Battery Powered Accent Lights
This teacher mentioned to me that fluorescent bulbs really bother her as the day progresses, so she prefers to rely heavily on smaller lights in her portable building. Her kids are very zen and super productive, too.
She paired battery powered push lights with these rattan baskets hanging from a string to create overhead lighting for each table group. While it doesn’t light up the workspace a LOT, it does help to define each workstation and creates such a homey vibe.
Floor and Table Lamps
There’s nothing handier than floor and table lamps when you’re trying to focus on the lighting in your classroom. If you have enough outlets and seating options in your room, you can almost rely exclusively on table and floor lamps for independent work time, and the kids love it love this classroom lighting idea.

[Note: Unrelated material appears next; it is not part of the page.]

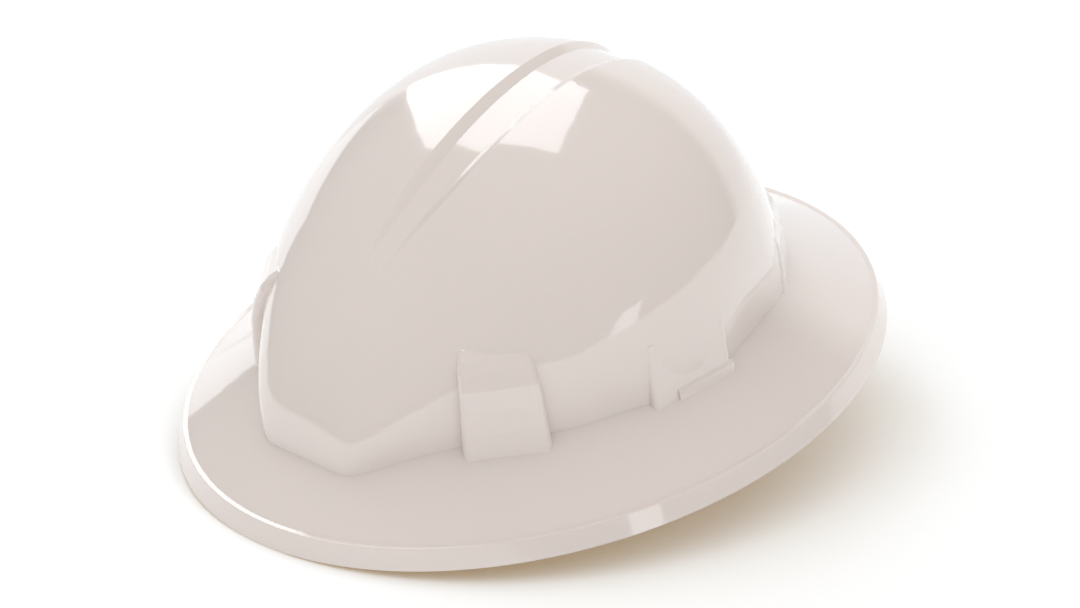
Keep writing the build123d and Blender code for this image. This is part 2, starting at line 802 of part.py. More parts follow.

When I had my flexible seating classroom, I had multiple zones throughout the classroom where kids could work and collaborate, and I funded the lighting almost entirely from hand-me-downs from family members. Most people have ugly lamps in storage, and if they don’t, there are CHEAP ones at your local thrift store. Often, a can of spray paint can completely change the look of an old lamp.
If you don’t want to shop for used lamps, there’s always trusty Amazon.
A friend of mine has a wonderful little first grade class that earns “Flashlight Fridays” as one of their rewards. It’s great because they get time to read just for enjoyment, using their library books or classroom library. Each kid is given an inexpensive, kid-friendly flashlight, and then she draws the blinds in her dimly lit portable. Not only are the flashlights great fun, it’s also one more way to punctuate the day with creative lighting.
Concluding Thoughts: Classroom Lighting Ideas
Once you’re past the first couple of years of teaching, you’ll begin to have a strong handle on classroom management, lesson plans, and all the basics. Start thinking about classroom lighting ideas to push your classroom culture of productivity to the next level! You’ll be the favorite spot in the building!